The Space that Remains: Celebrating Heinrich Boell in three stories
We were close to despair when faced with five feet of dark red book spines lined up on the shelves of our library; 27 volumes containing the German complete edition of Heinrich. Böll’s works. This includes novels, letters, book reviews and short stories illustrating the author’s intellectual journey. The legacy of a heavyweight of German literature who was awarded the Nobel Prize in Literature in 1972.
We meet this brief through our selection of three stories in which fiction and reality, the thinkable and unthinkable, becomes blurred in the lives of the protagonists:
In “Something Will Be Done”, the protagonist perfects the trivial day-to-day duties of his work with its insanely dull routines, only to finally find true appreciation for something entirely different. The tragedy of “The Death of Elsa Baskoleit", a brief glimpse of whom youthfully, uninhibitedly dancing causes speechlessness and who fantastically continues to exist after her death, while those closest to her suffocate amidst the unfathomable.

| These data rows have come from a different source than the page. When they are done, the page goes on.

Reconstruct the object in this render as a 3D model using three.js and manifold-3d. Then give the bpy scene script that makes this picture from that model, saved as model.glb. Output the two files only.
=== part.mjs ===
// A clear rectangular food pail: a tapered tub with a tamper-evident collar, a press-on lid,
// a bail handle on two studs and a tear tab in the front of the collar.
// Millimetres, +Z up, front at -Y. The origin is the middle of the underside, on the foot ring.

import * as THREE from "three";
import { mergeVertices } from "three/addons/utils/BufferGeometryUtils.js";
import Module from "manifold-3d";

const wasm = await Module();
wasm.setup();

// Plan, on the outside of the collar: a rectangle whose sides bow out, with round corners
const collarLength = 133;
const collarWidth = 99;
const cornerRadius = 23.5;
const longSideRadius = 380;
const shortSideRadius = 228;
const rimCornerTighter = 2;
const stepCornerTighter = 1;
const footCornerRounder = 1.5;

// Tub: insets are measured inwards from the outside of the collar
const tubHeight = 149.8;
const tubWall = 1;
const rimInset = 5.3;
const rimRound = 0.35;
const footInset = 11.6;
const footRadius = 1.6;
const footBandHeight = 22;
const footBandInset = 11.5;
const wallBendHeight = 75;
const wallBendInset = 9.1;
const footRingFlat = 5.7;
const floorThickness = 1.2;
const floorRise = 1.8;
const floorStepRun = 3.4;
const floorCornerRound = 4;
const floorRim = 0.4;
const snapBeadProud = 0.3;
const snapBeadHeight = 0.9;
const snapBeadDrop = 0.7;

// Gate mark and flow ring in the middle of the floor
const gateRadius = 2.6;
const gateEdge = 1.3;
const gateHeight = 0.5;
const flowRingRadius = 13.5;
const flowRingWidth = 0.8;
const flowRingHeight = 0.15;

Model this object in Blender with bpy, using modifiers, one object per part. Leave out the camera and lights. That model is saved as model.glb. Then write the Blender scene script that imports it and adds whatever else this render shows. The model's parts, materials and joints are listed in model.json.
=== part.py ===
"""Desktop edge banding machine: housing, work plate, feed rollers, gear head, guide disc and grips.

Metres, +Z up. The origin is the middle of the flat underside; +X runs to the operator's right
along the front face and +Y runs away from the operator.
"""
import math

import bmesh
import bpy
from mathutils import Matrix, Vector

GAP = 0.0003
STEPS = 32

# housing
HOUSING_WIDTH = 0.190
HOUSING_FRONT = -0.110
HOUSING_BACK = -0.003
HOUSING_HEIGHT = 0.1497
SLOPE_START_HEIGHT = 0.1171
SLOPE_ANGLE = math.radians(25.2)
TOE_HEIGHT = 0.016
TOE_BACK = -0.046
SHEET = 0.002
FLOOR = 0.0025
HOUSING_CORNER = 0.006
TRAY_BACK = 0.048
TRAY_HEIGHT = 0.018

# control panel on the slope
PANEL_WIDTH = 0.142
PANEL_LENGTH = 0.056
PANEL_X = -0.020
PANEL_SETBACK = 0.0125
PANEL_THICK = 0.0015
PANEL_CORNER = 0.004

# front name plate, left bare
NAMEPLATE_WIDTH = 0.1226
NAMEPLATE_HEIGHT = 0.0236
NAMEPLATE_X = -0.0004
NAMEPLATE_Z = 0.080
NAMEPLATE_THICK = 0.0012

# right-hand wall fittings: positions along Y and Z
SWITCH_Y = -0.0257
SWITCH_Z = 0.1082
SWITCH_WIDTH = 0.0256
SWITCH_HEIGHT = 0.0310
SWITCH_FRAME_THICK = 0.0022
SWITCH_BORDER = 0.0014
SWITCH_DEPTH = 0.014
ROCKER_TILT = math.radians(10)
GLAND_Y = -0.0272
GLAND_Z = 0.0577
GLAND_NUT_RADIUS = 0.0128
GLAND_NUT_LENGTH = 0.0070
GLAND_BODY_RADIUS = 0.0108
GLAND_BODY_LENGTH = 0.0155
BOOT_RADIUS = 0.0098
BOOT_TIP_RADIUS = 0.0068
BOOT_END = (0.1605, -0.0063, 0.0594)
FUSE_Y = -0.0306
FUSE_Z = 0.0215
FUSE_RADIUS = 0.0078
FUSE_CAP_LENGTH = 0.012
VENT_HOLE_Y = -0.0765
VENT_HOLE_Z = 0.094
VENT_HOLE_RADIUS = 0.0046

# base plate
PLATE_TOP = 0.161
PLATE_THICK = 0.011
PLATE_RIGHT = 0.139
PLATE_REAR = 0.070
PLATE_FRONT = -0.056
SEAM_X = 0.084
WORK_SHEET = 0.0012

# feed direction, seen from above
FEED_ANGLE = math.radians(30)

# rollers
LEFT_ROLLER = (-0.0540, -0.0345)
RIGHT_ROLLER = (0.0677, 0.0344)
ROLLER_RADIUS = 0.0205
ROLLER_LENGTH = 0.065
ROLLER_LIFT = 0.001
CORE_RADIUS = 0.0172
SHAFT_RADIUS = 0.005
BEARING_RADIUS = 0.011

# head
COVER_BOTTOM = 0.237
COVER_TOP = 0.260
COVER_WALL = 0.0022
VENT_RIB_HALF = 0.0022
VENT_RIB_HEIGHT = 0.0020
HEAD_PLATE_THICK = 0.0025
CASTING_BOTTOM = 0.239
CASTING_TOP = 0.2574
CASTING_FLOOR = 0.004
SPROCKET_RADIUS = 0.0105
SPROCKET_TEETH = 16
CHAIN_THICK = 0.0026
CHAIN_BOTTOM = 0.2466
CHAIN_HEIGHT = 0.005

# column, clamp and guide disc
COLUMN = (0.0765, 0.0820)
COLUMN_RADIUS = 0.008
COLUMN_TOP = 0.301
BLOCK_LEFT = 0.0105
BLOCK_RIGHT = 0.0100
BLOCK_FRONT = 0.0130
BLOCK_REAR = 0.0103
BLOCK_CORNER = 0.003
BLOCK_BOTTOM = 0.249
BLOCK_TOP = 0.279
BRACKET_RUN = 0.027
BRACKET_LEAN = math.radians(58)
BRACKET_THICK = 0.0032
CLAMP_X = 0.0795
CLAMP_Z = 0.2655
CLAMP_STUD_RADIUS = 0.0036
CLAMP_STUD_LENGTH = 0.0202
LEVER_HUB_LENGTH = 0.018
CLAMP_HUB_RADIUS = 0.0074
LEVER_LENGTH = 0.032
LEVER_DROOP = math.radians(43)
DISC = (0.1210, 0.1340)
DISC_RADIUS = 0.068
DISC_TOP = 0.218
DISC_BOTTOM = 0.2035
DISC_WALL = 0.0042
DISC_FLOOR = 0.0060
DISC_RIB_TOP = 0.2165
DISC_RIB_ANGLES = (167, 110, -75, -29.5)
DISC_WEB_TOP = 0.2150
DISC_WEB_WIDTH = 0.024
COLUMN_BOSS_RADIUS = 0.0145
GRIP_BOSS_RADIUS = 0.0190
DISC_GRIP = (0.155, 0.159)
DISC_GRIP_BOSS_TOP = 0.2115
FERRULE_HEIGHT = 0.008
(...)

While finally “The Laugher” is tasked with enacting a contagious zest for life in order to captivate others, his superficial performance gives way to a deep melancholy. These three characters – anonymous and yet familiar – reveal the contradictions and absurdities of modern everyday life and, at the same time, commemorate its subtle beauty.
Artists Migo Rollz, Raphaelle Macaron and Magdy el-Shafee depict in this volume how they interpret these narratives. They not only build a bridge to the three specific stories from an unfamiliar context, but also convey how not everything requires a conclusive answer in order to serve as a source of inspiration.